[Instruction]: Exactly the lines between the line containing "centre_on_desktop() centre_front();" and the line containing "before = set(bpy.data.objects)", together with those two lines, are to be output.

[Entries supplied]:
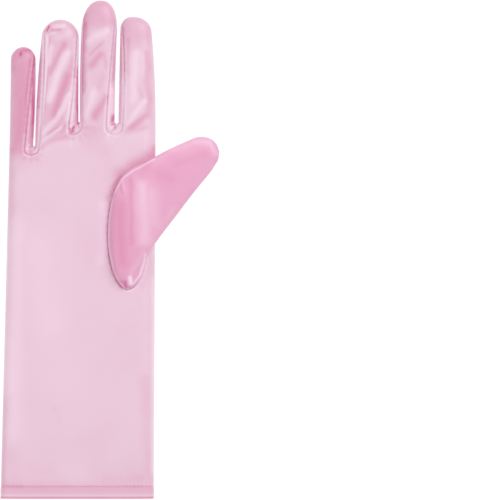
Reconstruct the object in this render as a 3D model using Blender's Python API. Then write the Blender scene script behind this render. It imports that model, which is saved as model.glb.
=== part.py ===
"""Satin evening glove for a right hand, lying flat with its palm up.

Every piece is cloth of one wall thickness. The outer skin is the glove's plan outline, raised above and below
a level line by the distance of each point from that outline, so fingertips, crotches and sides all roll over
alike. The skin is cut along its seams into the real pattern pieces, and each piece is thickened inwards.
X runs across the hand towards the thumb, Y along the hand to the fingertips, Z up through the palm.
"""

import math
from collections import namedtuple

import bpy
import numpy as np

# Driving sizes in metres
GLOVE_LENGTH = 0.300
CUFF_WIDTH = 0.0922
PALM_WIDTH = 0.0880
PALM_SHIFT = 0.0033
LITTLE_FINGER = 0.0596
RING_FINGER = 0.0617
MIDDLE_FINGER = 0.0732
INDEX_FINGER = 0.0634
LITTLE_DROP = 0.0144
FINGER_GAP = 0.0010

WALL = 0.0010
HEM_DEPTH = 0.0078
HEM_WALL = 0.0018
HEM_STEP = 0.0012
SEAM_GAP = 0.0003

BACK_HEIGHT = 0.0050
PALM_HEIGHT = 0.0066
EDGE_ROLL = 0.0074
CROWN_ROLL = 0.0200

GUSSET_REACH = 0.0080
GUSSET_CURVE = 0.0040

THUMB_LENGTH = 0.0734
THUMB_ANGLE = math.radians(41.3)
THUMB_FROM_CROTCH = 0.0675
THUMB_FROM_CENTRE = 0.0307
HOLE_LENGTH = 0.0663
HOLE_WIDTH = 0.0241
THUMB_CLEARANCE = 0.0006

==

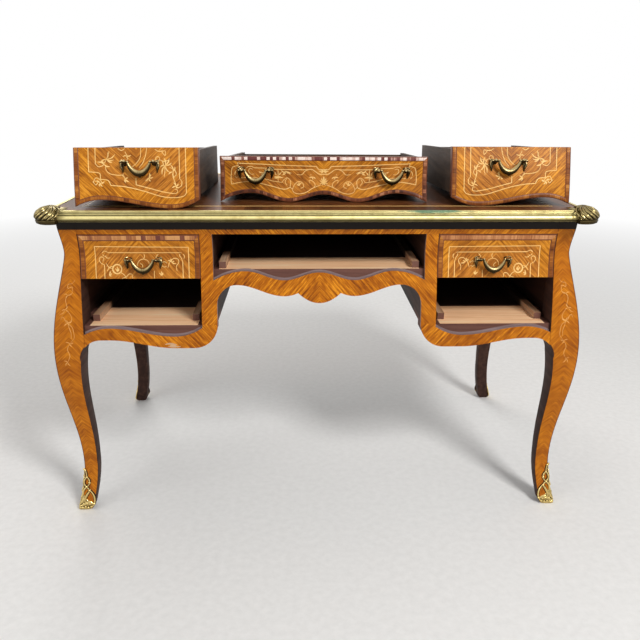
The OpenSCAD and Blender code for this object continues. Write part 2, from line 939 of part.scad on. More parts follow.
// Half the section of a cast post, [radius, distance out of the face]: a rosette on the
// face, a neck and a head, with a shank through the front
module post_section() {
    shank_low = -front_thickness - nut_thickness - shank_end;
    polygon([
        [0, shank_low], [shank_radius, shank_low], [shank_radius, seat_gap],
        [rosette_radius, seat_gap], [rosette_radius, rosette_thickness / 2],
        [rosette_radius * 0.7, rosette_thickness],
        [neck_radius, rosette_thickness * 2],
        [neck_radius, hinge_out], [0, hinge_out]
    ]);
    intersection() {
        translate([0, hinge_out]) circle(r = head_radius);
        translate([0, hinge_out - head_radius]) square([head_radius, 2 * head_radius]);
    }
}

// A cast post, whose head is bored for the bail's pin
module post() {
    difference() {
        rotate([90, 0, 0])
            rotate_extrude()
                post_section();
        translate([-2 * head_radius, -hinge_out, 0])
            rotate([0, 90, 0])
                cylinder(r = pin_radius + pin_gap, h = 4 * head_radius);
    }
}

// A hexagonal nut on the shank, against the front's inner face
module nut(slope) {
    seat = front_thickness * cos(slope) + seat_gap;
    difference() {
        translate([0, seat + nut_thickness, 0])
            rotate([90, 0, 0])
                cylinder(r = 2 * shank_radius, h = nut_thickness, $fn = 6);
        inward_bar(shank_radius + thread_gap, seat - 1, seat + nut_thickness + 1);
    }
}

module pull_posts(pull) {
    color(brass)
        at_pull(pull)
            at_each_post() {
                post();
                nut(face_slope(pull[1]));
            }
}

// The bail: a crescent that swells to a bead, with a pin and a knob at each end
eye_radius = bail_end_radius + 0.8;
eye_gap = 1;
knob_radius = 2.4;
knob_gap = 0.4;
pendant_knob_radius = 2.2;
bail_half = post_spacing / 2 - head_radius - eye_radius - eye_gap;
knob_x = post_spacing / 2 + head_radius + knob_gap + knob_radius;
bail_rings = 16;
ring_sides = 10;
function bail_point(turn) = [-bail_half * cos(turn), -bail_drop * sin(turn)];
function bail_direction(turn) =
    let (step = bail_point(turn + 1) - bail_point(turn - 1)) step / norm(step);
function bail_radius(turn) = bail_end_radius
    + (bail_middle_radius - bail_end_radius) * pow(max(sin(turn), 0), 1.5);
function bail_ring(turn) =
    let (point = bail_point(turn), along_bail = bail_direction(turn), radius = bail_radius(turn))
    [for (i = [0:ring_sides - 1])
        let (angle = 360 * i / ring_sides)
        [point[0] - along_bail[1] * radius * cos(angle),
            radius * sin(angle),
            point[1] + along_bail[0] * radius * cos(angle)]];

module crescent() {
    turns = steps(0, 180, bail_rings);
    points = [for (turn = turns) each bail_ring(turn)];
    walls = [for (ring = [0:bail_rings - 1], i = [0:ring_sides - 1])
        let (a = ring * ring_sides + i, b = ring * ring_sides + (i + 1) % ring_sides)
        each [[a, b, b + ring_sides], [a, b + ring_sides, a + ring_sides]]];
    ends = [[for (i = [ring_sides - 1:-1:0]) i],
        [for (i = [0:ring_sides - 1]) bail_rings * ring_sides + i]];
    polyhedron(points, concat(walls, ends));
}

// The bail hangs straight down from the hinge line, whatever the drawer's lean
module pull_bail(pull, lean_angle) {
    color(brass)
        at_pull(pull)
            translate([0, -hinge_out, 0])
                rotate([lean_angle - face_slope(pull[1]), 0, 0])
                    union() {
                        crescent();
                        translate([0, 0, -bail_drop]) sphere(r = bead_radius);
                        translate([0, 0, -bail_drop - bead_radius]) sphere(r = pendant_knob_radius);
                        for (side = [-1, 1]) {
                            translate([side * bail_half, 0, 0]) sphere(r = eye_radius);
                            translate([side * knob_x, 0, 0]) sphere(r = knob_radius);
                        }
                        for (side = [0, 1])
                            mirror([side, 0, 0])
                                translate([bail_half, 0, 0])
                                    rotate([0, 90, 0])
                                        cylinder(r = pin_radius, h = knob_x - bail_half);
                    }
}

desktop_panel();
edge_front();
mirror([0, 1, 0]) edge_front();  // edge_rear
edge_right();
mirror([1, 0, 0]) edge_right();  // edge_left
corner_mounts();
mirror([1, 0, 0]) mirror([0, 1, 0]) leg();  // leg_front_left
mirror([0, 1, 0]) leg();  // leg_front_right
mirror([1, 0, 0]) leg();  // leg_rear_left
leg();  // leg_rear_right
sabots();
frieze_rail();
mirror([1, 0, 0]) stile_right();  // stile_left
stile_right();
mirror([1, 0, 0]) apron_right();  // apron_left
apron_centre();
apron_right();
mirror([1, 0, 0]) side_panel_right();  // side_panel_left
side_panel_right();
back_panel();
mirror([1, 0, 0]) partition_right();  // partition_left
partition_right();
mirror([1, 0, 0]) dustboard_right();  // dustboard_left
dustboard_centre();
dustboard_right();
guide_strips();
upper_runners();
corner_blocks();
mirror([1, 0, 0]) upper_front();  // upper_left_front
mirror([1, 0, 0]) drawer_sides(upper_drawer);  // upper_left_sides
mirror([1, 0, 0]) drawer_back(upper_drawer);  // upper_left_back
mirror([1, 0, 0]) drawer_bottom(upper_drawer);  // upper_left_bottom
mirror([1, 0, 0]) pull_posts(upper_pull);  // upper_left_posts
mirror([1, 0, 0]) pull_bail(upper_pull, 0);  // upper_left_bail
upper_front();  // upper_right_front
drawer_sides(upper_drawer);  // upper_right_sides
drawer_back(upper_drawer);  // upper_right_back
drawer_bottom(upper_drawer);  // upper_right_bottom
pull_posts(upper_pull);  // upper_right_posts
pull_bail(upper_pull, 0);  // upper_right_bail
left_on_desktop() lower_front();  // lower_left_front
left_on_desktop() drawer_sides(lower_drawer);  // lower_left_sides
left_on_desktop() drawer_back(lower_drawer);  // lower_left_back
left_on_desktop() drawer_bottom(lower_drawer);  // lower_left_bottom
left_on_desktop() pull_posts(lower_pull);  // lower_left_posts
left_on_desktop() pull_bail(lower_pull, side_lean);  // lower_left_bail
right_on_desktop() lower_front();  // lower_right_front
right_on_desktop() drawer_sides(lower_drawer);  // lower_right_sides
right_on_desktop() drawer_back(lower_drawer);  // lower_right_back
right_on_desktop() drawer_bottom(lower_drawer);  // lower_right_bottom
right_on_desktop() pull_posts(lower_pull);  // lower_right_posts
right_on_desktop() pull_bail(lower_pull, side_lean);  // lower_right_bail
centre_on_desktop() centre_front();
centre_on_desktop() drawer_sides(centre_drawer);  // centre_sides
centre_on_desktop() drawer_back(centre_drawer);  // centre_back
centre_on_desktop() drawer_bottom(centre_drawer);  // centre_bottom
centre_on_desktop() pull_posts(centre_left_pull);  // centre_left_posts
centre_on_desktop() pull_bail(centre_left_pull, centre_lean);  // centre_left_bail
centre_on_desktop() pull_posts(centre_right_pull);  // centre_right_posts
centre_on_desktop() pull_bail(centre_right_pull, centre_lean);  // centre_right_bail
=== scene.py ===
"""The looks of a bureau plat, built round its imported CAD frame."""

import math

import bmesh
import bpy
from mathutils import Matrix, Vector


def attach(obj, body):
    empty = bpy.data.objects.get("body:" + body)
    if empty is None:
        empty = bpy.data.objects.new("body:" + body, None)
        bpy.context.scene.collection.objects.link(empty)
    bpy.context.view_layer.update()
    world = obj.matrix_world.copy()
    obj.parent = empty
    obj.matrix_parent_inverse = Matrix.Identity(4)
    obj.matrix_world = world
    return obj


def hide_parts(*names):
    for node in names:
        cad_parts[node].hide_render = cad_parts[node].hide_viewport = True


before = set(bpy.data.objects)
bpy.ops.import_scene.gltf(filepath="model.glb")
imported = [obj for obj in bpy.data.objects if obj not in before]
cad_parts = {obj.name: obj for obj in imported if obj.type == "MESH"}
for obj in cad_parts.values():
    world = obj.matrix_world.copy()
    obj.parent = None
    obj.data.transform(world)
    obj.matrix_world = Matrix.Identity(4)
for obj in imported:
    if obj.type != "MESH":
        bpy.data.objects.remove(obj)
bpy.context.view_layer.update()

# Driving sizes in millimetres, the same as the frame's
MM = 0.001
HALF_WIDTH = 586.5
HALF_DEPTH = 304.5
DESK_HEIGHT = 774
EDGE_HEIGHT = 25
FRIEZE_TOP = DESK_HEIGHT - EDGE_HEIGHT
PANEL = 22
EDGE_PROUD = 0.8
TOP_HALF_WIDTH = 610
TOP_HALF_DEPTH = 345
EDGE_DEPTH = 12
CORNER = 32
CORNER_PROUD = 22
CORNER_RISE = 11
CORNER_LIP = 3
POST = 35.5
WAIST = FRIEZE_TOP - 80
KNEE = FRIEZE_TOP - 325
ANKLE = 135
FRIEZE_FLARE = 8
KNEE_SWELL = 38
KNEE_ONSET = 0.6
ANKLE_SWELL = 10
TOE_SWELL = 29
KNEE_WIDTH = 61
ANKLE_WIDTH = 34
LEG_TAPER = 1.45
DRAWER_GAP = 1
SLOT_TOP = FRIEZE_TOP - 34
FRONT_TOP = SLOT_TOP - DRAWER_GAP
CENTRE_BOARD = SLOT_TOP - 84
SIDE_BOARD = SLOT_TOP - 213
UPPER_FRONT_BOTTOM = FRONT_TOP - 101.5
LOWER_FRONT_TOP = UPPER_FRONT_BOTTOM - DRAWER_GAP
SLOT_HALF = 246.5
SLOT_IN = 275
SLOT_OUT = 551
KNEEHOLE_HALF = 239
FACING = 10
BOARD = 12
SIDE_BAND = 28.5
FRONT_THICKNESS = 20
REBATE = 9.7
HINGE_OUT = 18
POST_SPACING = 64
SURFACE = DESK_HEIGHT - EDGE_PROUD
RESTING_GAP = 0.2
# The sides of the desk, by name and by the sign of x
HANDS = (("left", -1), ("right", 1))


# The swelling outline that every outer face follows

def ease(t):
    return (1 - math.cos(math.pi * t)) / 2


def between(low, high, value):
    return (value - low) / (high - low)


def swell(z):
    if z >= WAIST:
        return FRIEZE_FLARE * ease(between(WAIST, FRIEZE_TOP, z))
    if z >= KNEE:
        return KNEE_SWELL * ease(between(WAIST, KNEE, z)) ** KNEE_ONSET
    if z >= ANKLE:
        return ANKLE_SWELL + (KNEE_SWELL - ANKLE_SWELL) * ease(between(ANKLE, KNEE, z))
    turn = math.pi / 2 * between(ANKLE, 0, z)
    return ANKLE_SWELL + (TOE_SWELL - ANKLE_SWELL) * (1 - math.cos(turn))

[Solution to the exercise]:
centre_on_desktop() centre_front();
centre_on_desktop() drawer_sides(centre_drawer);  // centre_sides
centre_on_desktop() drawer_back(centre_drawer);  // centre_back
centre_on_desktop() drawer_bottom(centre_drawer);  // centre_bottom
centre_on_desktop() pull_posts(centre_left_pull);  // centre_left_posts
centre_on_desktop() pull_bail(centre_left_pull, centre_lean);  // centre_left_bail
centre_on_desktop() pull_posts(centre_right_pull);  // centre_right_posts
centre_on_desktop() pull_bail(centre_right_pull, centre_lean);  // centre_right_bail
=== scene.py ===
"""The looks of a bureau plat, built round its imported CAD frame."""

import math

import bmesh
import bpy
from mathutils import Matrix, Vector


def attach(obj, body):
    empty = bpy.data.objects.get("body:" + body)
    if empty is None:
        empty = bpy.data.objects.new("body:" + body, None)
        bpy.context.scene.collection.objects.link(empty)
    bpy.context.view_layer.update()
    world = obj.matrix_world.copy()
    obj.parent = empty
    obj.matrix_parent_inverse = Matrix.Identity(4)
    obj.matrix_world = world
    return obj


def hide_parts(*names):
    for node in names:
        cad_parts[node].hide_render = cad_parts[node].hide_viewport = True


before = set(bpy.data.objects)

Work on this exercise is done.